Supplied entries:
===============

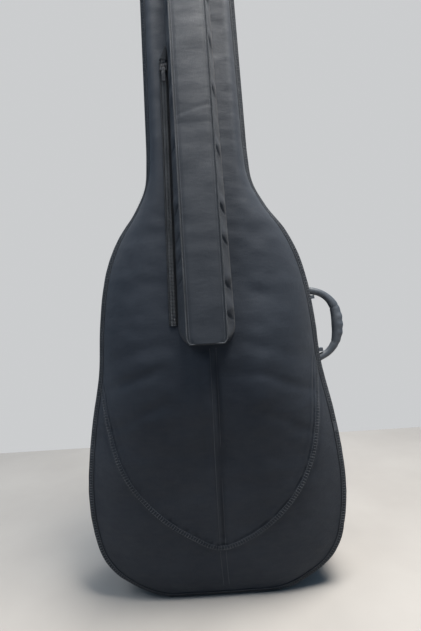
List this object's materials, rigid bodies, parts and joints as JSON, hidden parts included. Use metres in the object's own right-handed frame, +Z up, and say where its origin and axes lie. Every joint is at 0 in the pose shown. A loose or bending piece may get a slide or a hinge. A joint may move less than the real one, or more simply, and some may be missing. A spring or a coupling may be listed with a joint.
{
  "type": "cello case",
  "caption": "Soft padded cello case with a zipped hinged front, a bow pocket, carrying handles, shoulder straps and an inner neck cradle, standing upright on its flat base.",
  "frame": {"origin": "middle of the underside of the wear patch on the base, where the standing case meets the floor", "axes": "+Z up along the case from its base to its neck end, +Y from the domed front to the back with the shoulder straps, +X toward the side wall with the carrying handle"},
  "size_m": [0.5448, 0.3513, 1.3306],
  "materials": {
    "shell_cloth": "woven nylon, matt",
    "side_cloth": "woven nylon, matt",
    "binding_tape": "ribbed tape, matt",
    "zip_tape": "woven tape, matt",
    "zip_coil": "moulded coil",
    "slider_metal": "black enamel",
    "handle_rubber": "moulded, satin",
    "black_plastic": "moulded, satin",
    "webbing": "woven webbing, matt",
    "ring_metal": "black enamel",
    "foam": "foam under brushed cloth",
    "wear_patch": "pebbled sheet, matt"
  },
  "bodies": {
    "case": {"back_panel": "side_cloth", "base_patch": "wear_patch", "binding_back": "binding_tape", "binding_front_lower": "binding_tape", "endpin_cup": "black_plastic", "front_left_lower": "shell_cloth", "front_right_lower": "shell_cloth", "grab_patch": "webbing", "gusset_left": "side_cloth", "gusset_right": "side_cloth", "gusset_lower": "side_cloth", "handle_anchor_bottom": "handle_rubber", "handle_anchor_top": "handle_rubber", "lower_patch": "side_cloth", "neck_cradle": "foam", "neck_strap_fixed": "webbing", "strap_tab_left": "webbing", "strap_tab_right": "webbing", "strap_yoke": "webbing", "zip_tape_rear": "zip_tape", "zip_coil_rear": "zip_coil", "zip_end_left": "zip_tape", "zip_end_right": "zip_tape"},
    "lid": {"binding_front_upper": "binding_tape", "bridge_guard": "foam", "front_left": "shell_cloth", "front_right": "shell_cloth", "front_strip": "shell_cloth", "pocket_coil_lid": "zip_coil", "pocket_gusset_bottom": "shell_cloth", "pocket_gusset_right": "shell_cloth", "pocket_gusset_top": "shell_cloth", "pocket_zip_tape_lid": "zip_tape", "zip_coil_front": "zip_coil", "zip_tape_front": "zip_tape"},
    "pocket_flap": {"pocket_face": "shell_cloth", "pocket_gusset_left": "shell_cloth", "pocket_piping": "binding_tape", "pocket_zip_tape_flap": "zip_tape", "pocket_coil_flap": "zip_coil"},
    "main_slider_upper": {"main_slider_upper": "slider_metal"},
    "main_slider_lower": {"main_slider_lower": "slider_metal"},
    "main_pull_upper": {"main_pull_upper": "slider_metal"},
    "main_pull_lower": {"main_pull_lower": "slider_metal"},
    "pocket_slider": {"pocket_slider": "slider_metal"},
    "pocket_pull": {"pocket_pull": "slider_metal"},
    "carry_handle": {"carry_handle": "handle_rubber"},
    "grab_handle": {"grab_handle": "webbing"},
    "strap_ring_left": {"strap_ring_left": "ring_metal"},
    "strap_ring_right": {"strap_ring_right": "ring_metal"},
    "neck_strap_flap": {"neck_strap_flap": "webbing"},
    "strap_left": {"strap_pad_left": "shell_cloth", "strap_buckle_left": "black_plastic", "strap_webbing_left": "webbing", "strap_hook_left": "black_plastic"},
    "strap_right": {"strap_pad_right": "shell_cloth", "strap_buckle_right": "black_plastic", "strap_webbing_right": "webbing", "strap_hook_right": "black_plastic"}
  },
  "joints": [
    {"name": "lid_hinge", "type": "hinge", "parent": "case", "child": "lid", "pos_m": [0, -0.17711, 0.3156], "axis": [1, 0, 0], "range_deg": [0, 105]},
    {"name": "pocket_flap_hinge", "type": "hinge", "parent": "lid", "child": "pocket_flap", "pos_m": [0.0334, -0.22756, 0.4976], "axis": [0, 0.1118, 0.9937], "range_deg": [0, 25]},
    {"name": "main_slider_upper_track", "type": "slide", "parent": "case", "child": "main_slider_upper", "axis": [-0.0212, 0, 0.9998], "range_m": [0, 0.105]},
    {"name": "main_slider_lower_track", "type": "slide", "parent": "case", "child": "main_slider_lower", "axis": [0.0212, 0, -0.9998], "range_m": [0, 0.14]},
    {"name": "main_pull_upper_hinge", "type": "hinge", "parent": "main_slider_upper", "child": "main_pull_upper", "pos_m": [0.09245, -0.0631, 1.1106], "axis": [0, -1, 0], "range_deg": [0, 160]},
    {"name": "main_pull_lower_hinge", "type": "hinge", "parent": "main_slider_lower", "child": "main_pull_lower", "pos_m": [0.09361, -0.0631, 1.0556], "axis": [0, -1, 0], "range_deg": [0, 160]},
    {"name": "pocket_slider_track", "type": "slide", "parent": "pocket_flap", "child": "pocket_slider", "axis": [-0.0135, -0.1118, -0.9936], "range_m": [0, 0.455]},
    {"name": "pocket_pull_hinge", "type": "hinge", "parent": "pocket_slider", "child": "pocket_pull", "pos_m": [-0.04966, -0.14838, 0.99904], "axis": [-0.9999, 0.0015, 0.0134], "range_deg": [0, 160]},
    {"name": "carry_handle_hinge", "type": "hinge", "parent": "case", "child": "carry_handle", "pos_m": [0.22957, -0.0025, 0.43882], "axis": [-0.1013, 0, 0.9949], "range_deg": [-70, 70]},
    {"name": "grab_handle_hinge", "type": "hinge", "parent": "case", "child": "grab_handle", "pos_m": [0, 0.05286, 1.0906], "axis": [0, 0, 1], "range_deg": [-60, 60]},
    {"name": "strap_left_hinge", "type": "hinge", "parent": "case", "child": "strap_left", "pos_m": [-0.072, 0.0989, 0.6556], "axis": [1, 0, 0], "range_deg": [0, 95]},
    {"name": "strap_right_hinge", "type": "hinge", "parent": "case", "child": "strap_right", "pos_m": [0.072, 0.0989, 0.6556], "axis": [1, 0, 0], "range_deg": [0, 95]},
    {"name": "strap_ring_left_hinge", "type": "hinge", "parent": "case", "child": "strap_ring_left", "pos_m": [-0.1498, 0.09542, 0.18681], "axis": [0.9865, 0, -0.1637], "range_deg": [0, 135]},
    {"name": "strap_ring_right_hinge", "type": "hinge", "parent": "case", "child": "strap_ring_right", "pos_m": [0.1498, 0.09542, 0.18681], "axis": [0.9865, 0, 0.1637], "range_deg": [0, 135]},
    {"name": "neck_strap_hinge", "type": "hinge", "parent": "case", "child": "neck_strap_flap", "pos_m": [0.08157, -0.0332, 1.0756], "axis": [0, 0, 1], "range_deg": [0, 45]}
  ]
}
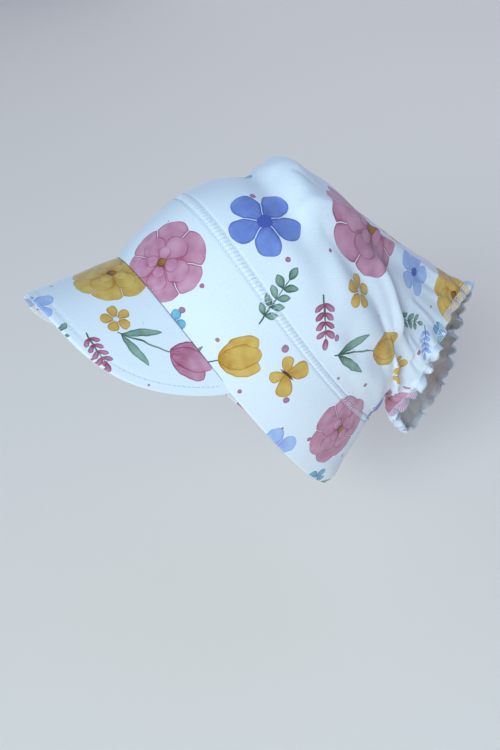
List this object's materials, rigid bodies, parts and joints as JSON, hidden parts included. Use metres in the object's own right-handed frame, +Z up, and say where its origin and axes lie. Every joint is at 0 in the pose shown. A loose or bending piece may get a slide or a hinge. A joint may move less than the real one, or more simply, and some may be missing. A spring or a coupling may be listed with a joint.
{
  "type": "visor headscarf cap",
  "caption": "Soft sewn sun cap: a curved visor over the forehead, a double band round the head, and a gathered headscarf crown that ends in an open ruffled tail.",
  "frame": {"origin": "head seat: the place inside the top of the crown where the head carries the cap", "axes": "+Z up as worn, the face looks along -Y, the wearer's left side is +X"},
  "size_m": [0.1454, 0.323, 0.2159],
  "materials": {
    "visor_cloth": "floral printed cotton jersey over a stiffener, topstitched",
    "band_cloth": "floral printed cotton jersey, double",
    "crown_cloth": "floral printed cotton jersey, plain off-white inside",
    "overlock_edge": "jersey edge wrapped in white overlock thread",
    "thread": "white polyester sewing thread"
  },
  "bodies": {
    "root": {"visor": "visor_cloth", "band": "band_cloth", "crown": "crown_cloth", "tail": "crown_cloth", "hem": "overlock_edge"}
  },
  "joints": []
}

===============

What to do: Collect the lines of the data that carry the word "origin".

Reply to the exercise:
List this object's materials, rigid bodies, parts and joints as JSON, hidden parts included. Use metres in the object's own right-handed frame, +Z up, and say where its origin and axes lie. Every joint is at 0 in the pose shown. A loose or bending piece may get a slide or a hinge. A joint may move less than the real one, or more simply, and some may be missing. A spring or a coupling may be listed with a joint.
  "frame": {"origin": "middle of the underside of the wear patch on the base, where the standing case meets the floor", "axes": "+Z up along the case from its base to its neck end, +Y from the domed front to the back with the shoulder straps, +X toward the side wall with the carrying handle"},
List this object's materials, rigid bodies, parts and joints as JSON, hidden parts included. Use metres in the object's own right-handed frame, +Z up, and say where its origin and axes lie. Every joint is at 0 in the pose shown. A loose or bending piece may get a slide or a hinge. A joint may move less than the real one, or more simply, and some may be missing. A spring or a coupling may be listed with a joint.
  "frame": {"origin": "head seat: the place inside the top of the crown where the head carries the cap", "axes": "+Z up as worn, the face looks along -Y, the wearer's left side is +X"},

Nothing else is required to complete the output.